= Data section =
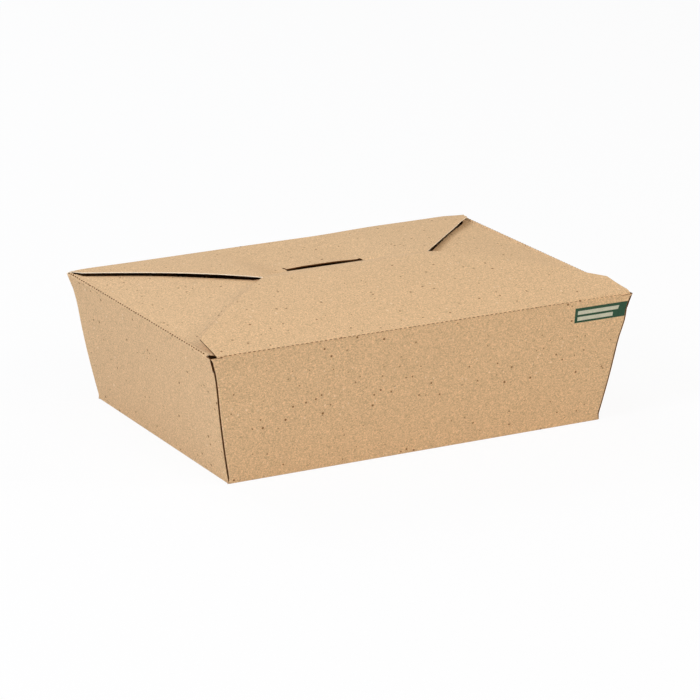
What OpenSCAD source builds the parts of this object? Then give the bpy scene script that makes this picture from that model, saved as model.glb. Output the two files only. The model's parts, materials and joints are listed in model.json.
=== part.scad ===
// Takeaway box, one blank of kraft board folded up and closed. Sizes are in millimetres.
// The origin is the centre of the base, on the table. X runs along the long walls, Z is up.
// The flap that opens first hinges on the top fold of the long wall at -Y.

/* [Board] */
// Thickness of the board
board_t = 0.45; // [0.35:0.05:0.6]
// Free space between layers of board that lie on each other without glue
layer_gap = 0.3; // [0.25:0.05:0.5]

// Outer radius of the folds around the base
fold_r = 0.9; // [0.7:0.05:1.5]

/* [Tray] */
// Length of the base
base_l = 197; // [180:1:230]
// Width of the base
base_w = 140; // [128:1:152]
// Height from the table to the top folds
tray_h = 63.5; // [45:0.5:90]
// Distance that each end wall leans out from base to top fold
flare_end = 11.75; // [8:0.25:15]
// Distance that each long wall leans out from base to top fold
flare_side = 7.75; // [5:0.25:11]

/* [Corner webs] */
// Drop of the webs' top edge below the top folds
web_drop = 7.5; // [2:0.5:12]
// Height above the table at which the corner slots start
slot_start = 1.5; // [1:0.5:4]
// Gap along the perforated fold of the opening flap
fold_gap = 0.15; // [0.1:0.05:0.3]
// Reach of the deeper cut at each end of that fold
notch_l = 4.5; // [2:0.5:8]
// Height of the gap at that cut
notch_h = 0.8; // [0.4:0.1:1.5]

/* [End flaps] */
// Distance from the middle of the box to the tip of each end flap
end_tip_x = 42.25; // [38:0.25:50]
// Width of an end flap's tip
end_tip_w = 20; // [12:1:30]
// Distance from the corner of the tray to the side of an end flap
end_inset = 3; // [3:0.5:8]
// Free height between an end flap's tip and the back flap above it
end_under = 0.9; // [0.4:0.1:1.5]

/* [Front flap] */
// Height of the domed crest above the top folds
crest_lift = 9; // [7.5:0.25:11]
// Angle at which the flap leaves its fold
rise_angle = 9.5; // [9:0.1:11]
// Angle at which it falls from the crest to the tongue's root
fall_angle = 17; // [14:0.5:20]
// Radius of the bend at the crest
crest_r = 30; // [20:1:40]
// Height of the tongue's root above the top folds
root_lift = 2; // [1.8:0.1:4]
// Distance of the tongue's root behind the middle of the box
root_behind = 23.75; // [20:0.25:27]
// Width of the flap at the tongue's root
root_w = 41; // [37:1:48]
// Depth of the straight side between the fold and the chamfer
front_side = 17.5; // [12:0.5:24]
// Distance from the corner of the tray to the flap's side
front_inset = 1.75; // [1:0.25:4]

/* [Tongue] */
// Width of the tongue's neck
neck_w = 31; // [22:1:36]
// Width of the tongue's head
head_w = 37; // [28:1:40]
// Length of the neck
neck_l = 4.5; // [3:0.5:6]
// Length of the tongue below its bend
tongue_l = 12; // [9:0.5:16]
// Outer radius of the bend from the flap into the tongue
bend_r = 3; // [2:0.25:4]
// Radius of the head's lower corners
head_r = 4; // [2:0.5:5]

/* [Back flap] */
// Distance of the flap's free edge before the middle of the box
free_before = 12.25; // [6:0.25:18]
// Depth of the short side between the fold and the chamfer
back_side = 8; // [5:0.5:12]
// Distance from the corner of the tray to the flap's side at the chamfer
back_inset = 3.5; // [1.5:0.25:6]
// Half width at which the chamfers of the two long flaps cross
cross_x = 45; // [40:1:50]
// Distance of that crossing behind the middle of the box
cross_behind = 2.25; // [0:0.25:5]
// Length of the slit that takes the tongue
slit_l = 41.5; // [40:0.5:48]
// Free space behind the tongue as it swings out of its slit
slit_play = 0.7; // [0.4:0.1:1.2]
// Reach of the small return cuts at the ends of the slit
hook_l = 1; // [0.5:0.5:6]
// Width of the return cuts
hook_w = 0.6; // [0.4:0.1:1]
// Radius of the corners of the free edges
tip_r = 5; // [2:0.5:8]

/* [Hidden] */
$fn = 48;
kraft = "burlywood";
end_lean = atan(flare_end / tray_h);
side_lean = atan(flare_side / tray_h);
rim_l = base_l + 2 * flare_end;
rim_w = base_w + 2 * flare_side;
over = 1;
bite = 0.1;
seat = 0.04;
fold_steps = 5;
sharp_r = 0.01;
overhang = 40;
shoulder_r = 1;
shoulder_drop = 3;

// A web is the board between two walls, folded in half: its fold leaves the base corner at half the
// angle that the base and the two walls leave free in the flat blank.
side_slant = tray_h / cos(side_lean);
end_slant = tray_h / cos(end_lean);
side_corner = 90 + atan(flare_end / side_slant);
end_corner = 90 + atan(flare_side / end_slant);
web_half = (360 - 90 - side_corner - end_corner) / 2;
web_fold_lean = web_half - atan(flare_side / end_slant);
web_top = tray_h - web_drop;

// The front flap leaves its fold straight, bends in a wide arc to the crest and in a tighter one
// from there, and falls straight to the tongue's root. Both arcs are level at the crest.
root_run = rim_w / 2 + root_behind;
cross_run = rim_w / 2 + cross_behind;
fall_drop = crest_lift - root_lift;
fall_straight = (fall_drop - crest_r * (1 - cos(fall_angle))) / tan(fall_angle);
crest_run = root_run - fall_straight - crest_r * sin(fall_angle);
rise_r = (crest_run * tan(rise_angle) - crest_lift) / (1 / cos(rise_angle) - 1);
rise_start = crest_run - rise_r * sin(rise_angle);
rise_steps = 16;
fall_steps = 7;
bend_steps = 8;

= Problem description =
Reprint the data above from the opening line to the line holding "flare_side = 7.75; // [5:0.25:11]", inclusive, and nothing else.

= Final answer =
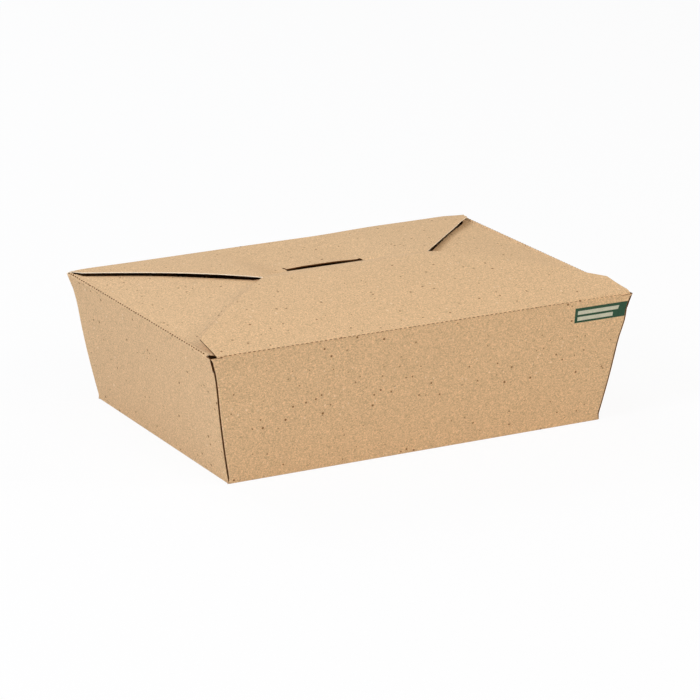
What OpenSCAD source builds the parts of this object? Then give the bpy scene script that makes this picture from that model, saved as model.glb. Output the two files only. The model's parts, materials and joints are listed in model.json.
=== part.scad ===
// Takeaway box, one blank of kraft board folded up and closed. Sizes are in millimetres.
// The origin is the centre of the base, on the table. X runs along the long walls, Z is up.
// The flap that opens first hinges on the top fold of the long wall at -Y.

/* [Board] */
// Thickness of the board
board_t = 0.45; // [0.35:0.05:0.6]
// Free space between layers of board that lie on each other without glue
layer_gap = 0.3; // [0.25:0.05:0.5]

// Outer radius of the folds around the base
fold_r = 0.9; // [0.7:0.05:1.5]

/* [Tray] */
// Length of the base
base_l = 197; // [180:1:230]
// Width of the base
base_w = 140; // [128:1:152]
// Height from the table to the top folds
tray_h = 63.5; // [45:0.5:90]
// Distance that each end wall leans out from base to top fold
flare_end = 11.75; // [8:0.25:15]
// Distance that each long wall leans out from base to top fold
flare_side = 7.75; // [5:0.25:11]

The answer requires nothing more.